The Ombudsman has long asked the Constitutional Tribunal the question (II.511.942.2019) in the case (K 31/14) whether the provision of Article 70 § 6(1) op., is consistent with the Constitution, providing for the running of the period of suspension of liability from the date of initiation of proceedings in rem and not ad personam. In view of the fact that the taxpayer does not have to be notified of the very fact of commencement of proceedings in the case, and the proceedings themselves, which do not have to transform into proceedings against a specific person, such suspension should not take place. The limitation period should be counted from the day following the day on which the proceedings in the fiscal offence case are finally concluded, if only because it would be illogical to count the suspension of this period without even having a specified amount of the unfulfilled liability to which the initiated proceedings themselves are related.

The Supreme Administrative Court in its judgment of 23 June 2017 I FSK 329/17 held that “In order to suspend the running of the limitation period of a tax liability, it is important to initiate proceedings for a fiscal offence or fiscal misdemeanour, of which the taxpayer was notified. On the other hand, the manner in which these proceedings were concluded is not important for determining whether the effective suspension of the running of the limitation period occurred“. As we can see, according to NSA, the key to recognising the course of the suspension period is the notification of the taxpayer about the commencement of proceedings in the case and not against a specific person.

Unfortunately, pursuant to Article 225 of the Code of Civil Procedure in conjunction with Article 36 of the Act on the organisation and procedure of proceedings before the Constitutional Tribunal, the Constitutional Tribunal decided to reopen the hearing, which had already been closed in this respect, and to postpone it without setting a date, therefore leaving the question of the Ombudsman unanswered.

What does the tax authorities do?

This type of behaviour of tax authorities is quite common and, consequently, the question arises among taxpayers as to what to do in a situation when, in the taxpayer’s opinion, the authority has definitely abused its powers and, by playing for time, exposes the taxpayer to unnecessary stress related to penal-fiscal proceedings.
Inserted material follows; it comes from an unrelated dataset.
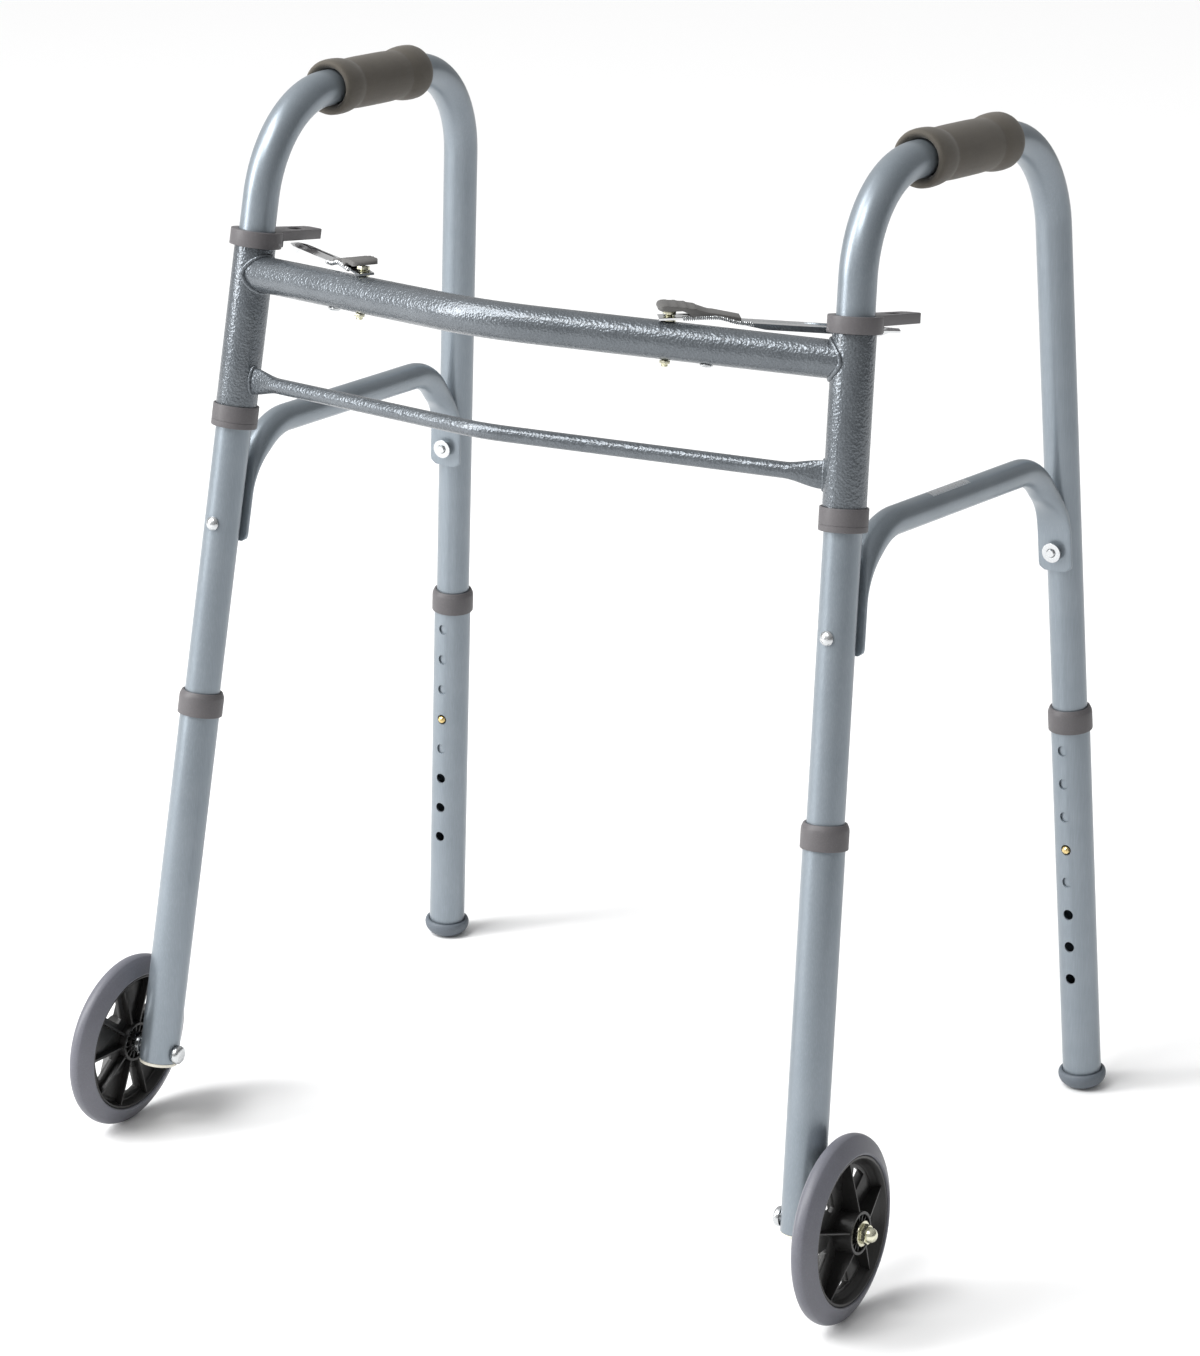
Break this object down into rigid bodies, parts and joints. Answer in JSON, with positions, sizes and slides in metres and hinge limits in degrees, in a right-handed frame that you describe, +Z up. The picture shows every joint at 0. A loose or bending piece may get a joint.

The practice of tax authorities indicates instrumentalization of their powers and the very fact that the initiation of preparatory proceedings is based on the provisions of law shows that the legitimacy of the actions of tax authorities, as financial bodies of preparatory proceedings, is nevertheless of an evaluative nature, which has been repeatedly pointed out by administrative courts, including the Supreme Administrative Court. Accordingly, it should be recognised that the decision to initiate pre-trial proceedings should be supported by an analysis of the information collected by the authority. The aim of criminal proceedings is to detect and punish the perpetrator, and in this case, the initiation of penal-fiscal proceedings becomes only a pretext to gain more time for checking the taxpayer’s documents, which is the suspension of the tax liability limitation period. Such behaviour of the tax authorities leads to the recognition of criminal proceedings as a tool to circumvent the limitation period of the taxpayer’s tax liability, abstracting from the fact that the taxpayer, supporting here Article 302 of the Code of Criminal Procedure with reference to pre-trial proceedings, is not granted any procedural guarantees.

Review by the Courts

As noted above, the taxpayer has no procedural guarantees in connection with the penal-fiscal proceedings conducted against him suspending the running of the limitation period of the tax liability, however, it should be remembered that despite the fact that administrative courts do not control the above proceedings conducted by the tax office, the correctness of the application of Article 70 par. 6(1) of the VAT Act, they may verify the correctness of the authority’s application of art. 70 par. 6(1) of the VAT Act, if only in order to check whether there has been any abuse on the part of the authority.

This position was also confirmed by the NSA in its resolution of 30 July 2020. I FSK 128/20, holding that ”an administrative court may control whether Article 70 § 6.1 of the VAT Act was not abused due to all circumstances of a tax case, and in particular in a situation where the use of this provision is connected with a breach of the principle of trust in tax authorities (Article 121 of this Act) or the principle of legitimate expectations derived from EU law and Article 2 of the Constitution of the Republic of Poland”.

The position of the NSA was sustained and emphatically stated in the resolution of 7 judges of the NSA of 24 May 2021. I FPS 1/21, which positively considered the issue whether in the light of art. 1 of the Act of 25 July 2002. Law on the system of administrative courts and Articles 1-3 and 134 § 1 of the Administrative Court Code, assessment of premises for the application of Article 70 § 6 point 1 in conjunction with Article 70c of the Tax Code by tax authorities when issuing a tax decision falls within the scope of the case for judicial review of the legality of this decision.


In view of the above, if a taxpayer has suspicions as to whether Article 70 § 6 point 1 of the Tax Code was applied to him, it is worth deciding to fight for such rights and take the case to court in order to check the legitimacy of the tax authority’s reference to this provision. Unfortunately, there is no other way to settle the matter with the authority, due to the fact that the provisions of the Code of Administrative Procedure do not provide for tax authorities to be bound by judgments of the Supreme Administrative Court. An important aspect, therefore, will be a well-written complaint to the Voivodship Administrative Court and especially a cassation complaint to the Supreme Administrative Court, in which it will be possible to refer to the above-mentioned resolutions and judgments of the Supreme Administrative Court in verifying the legitimacy of a complaint against a tax authority.